Btw - in shifting to weight ratios I found myself grinding finer and getting out a little more than an ounce from a double shot (18g) instead of my previous 2 ounces.

Good luck and let me know how it goes.

Shady.


----------



## MichaelSmith81

I only use the shot weight as a baseline (ballpark figure) for the other variables, (Grind and Time). I adjust those two to get the taste I want and measure the weight for record purposes. I will then extract for a Shorter/Longer time to get Less/More weight. It's also useful for seeing how the beans change over time to see how the weight of shot extracted in a set time changes. At the end of the day every coffee bean is different, and the taste in cup is what we are all after. All the volumes/weights are only guidelines&#8230;.


----------



## big dan

I know this is a late response but I was browsing through the forums and I think I have a very basic answer to your question about weighing output rather then measuring volume.
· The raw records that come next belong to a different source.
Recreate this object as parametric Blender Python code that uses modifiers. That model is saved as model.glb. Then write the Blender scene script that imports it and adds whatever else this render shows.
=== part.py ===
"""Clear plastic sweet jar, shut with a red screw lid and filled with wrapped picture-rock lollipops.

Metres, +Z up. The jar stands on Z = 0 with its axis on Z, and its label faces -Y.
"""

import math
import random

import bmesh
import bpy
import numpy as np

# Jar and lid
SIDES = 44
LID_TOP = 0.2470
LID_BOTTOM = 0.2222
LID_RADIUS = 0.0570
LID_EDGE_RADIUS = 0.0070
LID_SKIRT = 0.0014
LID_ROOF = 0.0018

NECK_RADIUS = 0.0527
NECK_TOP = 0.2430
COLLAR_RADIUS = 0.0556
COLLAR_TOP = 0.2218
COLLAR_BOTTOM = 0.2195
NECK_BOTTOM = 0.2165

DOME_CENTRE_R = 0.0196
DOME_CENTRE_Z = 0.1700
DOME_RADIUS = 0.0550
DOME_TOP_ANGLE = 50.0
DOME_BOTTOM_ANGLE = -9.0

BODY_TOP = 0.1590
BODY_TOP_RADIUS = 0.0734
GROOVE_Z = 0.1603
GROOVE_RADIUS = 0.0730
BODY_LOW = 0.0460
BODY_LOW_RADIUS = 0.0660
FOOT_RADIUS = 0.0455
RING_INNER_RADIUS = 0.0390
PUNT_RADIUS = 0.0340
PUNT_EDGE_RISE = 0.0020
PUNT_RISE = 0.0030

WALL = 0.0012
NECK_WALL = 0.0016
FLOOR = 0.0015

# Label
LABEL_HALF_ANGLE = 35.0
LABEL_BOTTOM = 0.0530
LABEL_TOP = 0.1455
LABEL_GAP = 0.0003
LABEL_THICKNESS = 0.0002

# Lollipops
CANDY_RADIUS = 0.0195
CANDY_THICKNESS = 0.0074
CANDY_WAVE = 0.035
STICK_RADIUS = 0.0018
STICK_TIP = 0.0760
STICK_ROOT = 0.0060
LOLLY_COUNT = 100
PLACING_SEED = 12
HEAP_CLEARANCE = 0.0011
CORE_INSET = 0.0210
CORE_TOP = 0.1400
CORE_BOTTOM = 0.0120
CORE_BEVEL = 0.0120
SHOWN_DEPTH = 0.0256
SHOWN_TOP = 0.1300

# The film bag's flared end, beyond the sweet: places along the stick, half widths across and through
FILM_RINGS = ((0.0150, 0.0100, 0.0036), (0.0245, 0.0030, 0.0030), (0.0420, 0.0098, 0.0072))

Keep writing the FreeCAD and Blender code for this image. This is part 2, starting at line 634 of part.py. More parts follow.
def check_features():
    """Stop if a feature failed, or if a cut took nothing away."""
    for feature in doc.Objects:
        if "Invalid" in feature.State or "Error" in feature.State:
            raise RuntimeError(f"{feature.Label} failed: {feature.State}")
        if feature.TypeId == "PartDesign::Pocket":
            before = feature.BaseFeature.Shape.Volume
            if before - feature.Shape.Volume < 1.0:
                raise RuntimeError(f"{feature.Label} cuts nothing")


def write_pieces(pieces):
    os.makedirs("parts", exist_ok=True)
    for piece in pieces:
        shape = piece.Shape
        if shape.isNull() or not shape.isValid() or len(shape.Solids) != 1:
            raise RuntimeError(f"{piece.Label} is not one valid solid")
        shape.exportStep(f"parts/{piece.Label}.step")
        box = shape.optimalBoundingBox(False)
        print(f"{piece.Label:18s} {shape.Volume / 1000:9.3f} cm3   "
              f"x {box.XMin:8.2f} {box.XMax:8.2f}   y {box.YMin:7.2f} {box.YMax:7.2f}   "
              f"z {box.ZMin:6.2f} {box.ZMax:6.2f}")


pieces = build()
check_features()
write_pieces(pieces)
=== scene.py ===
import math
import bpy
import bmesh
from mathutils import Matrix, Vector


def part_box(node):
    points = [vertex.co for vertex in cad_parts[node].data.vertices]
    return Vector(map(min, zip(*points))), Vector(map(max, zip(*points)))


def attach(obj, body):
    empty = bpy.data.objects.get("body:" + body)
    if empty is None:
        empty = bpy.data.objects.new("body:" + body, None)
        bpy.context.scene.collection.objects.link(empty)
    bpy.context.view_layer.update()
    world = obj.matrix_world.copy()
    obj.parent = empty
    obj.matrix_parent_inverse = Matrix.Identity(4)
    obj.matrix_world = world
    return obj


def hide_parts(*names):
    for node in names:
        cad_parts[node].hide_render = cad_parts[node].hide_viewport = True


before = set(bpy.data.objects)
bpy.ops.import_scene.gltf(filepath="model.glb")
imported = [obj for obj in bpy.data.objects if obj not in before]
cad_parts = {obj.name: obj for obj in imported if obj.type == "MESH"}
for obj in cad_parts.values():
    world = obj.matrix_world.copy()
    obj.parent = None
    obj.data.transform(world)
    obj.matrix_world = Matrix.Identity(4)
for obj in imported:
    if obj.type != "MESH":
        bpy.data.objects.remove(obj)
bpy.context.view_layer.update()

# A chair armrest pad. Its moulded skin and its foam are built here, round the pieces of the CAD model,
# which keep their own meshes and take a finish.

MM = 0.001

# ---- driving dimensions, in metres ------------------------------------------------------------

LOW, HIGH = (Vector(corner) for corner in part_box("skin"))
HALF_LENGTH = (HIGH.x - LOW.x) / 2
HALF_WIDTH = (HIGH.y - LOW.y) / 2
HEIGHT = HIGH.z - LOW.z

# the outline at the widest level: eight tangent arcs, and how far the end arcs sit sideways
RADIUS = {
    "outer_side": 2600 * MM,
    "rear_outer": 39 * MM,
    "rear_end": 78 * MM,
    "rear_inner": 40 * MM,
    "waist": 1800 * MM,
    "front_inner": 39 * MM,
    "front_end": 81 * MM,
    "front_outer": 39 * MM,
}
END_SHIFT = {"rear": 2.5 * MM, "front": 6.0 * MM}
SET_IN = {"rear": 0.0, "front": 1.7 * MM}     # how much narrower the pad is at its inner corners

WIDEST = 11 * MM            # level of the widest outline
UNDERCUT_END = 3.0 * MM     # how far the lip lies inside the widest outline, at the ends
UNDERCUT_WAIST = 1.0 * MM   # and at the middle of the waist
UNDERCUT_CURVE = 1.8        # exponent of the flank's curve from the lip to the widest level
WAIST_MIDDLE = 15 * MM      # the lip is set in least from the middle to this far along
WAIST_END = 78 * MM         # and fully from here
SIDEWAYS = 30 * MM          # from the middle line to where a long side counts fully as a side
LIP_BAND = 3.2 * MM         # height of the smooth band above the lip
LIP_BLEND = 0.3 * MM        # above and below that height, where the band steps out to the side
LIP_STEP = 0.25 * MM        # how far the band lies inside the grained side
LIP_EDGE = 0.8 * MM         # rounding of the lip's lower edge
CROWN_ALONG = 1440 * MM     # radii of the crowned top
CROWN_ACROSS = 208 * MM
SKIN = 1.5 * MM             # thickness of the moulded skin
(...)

So here goes:

By measuring volume you are measuring the input and output as 2 different variables and it won't be as easy to manage changes in beans. By weighing the beans before and the weight of the shot after you can easily tweak the ratio to get better tasting coffee.

As an example I do 18g dose for a 32g output in 25-30 seconds. From my testing the volume is not always the same suggesting that the weight out can vary from bean to bean. There is also an argument that volume would also change accordingly but how easy is this to measure? If you have a coffee that tastes a bit sour and under extracted you can easily change the ratio to adapt:

Eg: 18g beans produces 30g in 25 seconds. So I adjust the ratio to 32g and I get 32g in 28 seconds and a much nicer shot. And it is still within my time range of 25-30 seconds. This is all done by having my espresso cup on a tared scale before I start extraction.

On the flip side of this example how easy would it be to measure the volume and adjust it? All I could do is let the shot run a little longer but this does not get me a benchmark or a setting I can use for future reference.

So n the above example I was using an initial ratio 1.6 (input x 1.6= desired yield) so I had 18 x 1.6= 30g shot. By adjusting this to 32g I got a new ratio of 1.77 (yield/input). So I now know for that particular bean it works best at a ratio of around 1.77. I write this down and now I have a list of different coffees and there ideal brew ratios! These can then be shared easily amongst the community and easily repeated by others.

Phew..... I hope that makes sense! I am not a super technical geek but I have been getting some of the best shots I have ever had from my Gaggia Classic using this method! Currently looking at upgrading to a rocket Giotto so will post more thoughts then! Hope this was of some help!


----------



## cruisecoffee

thank you for that


----------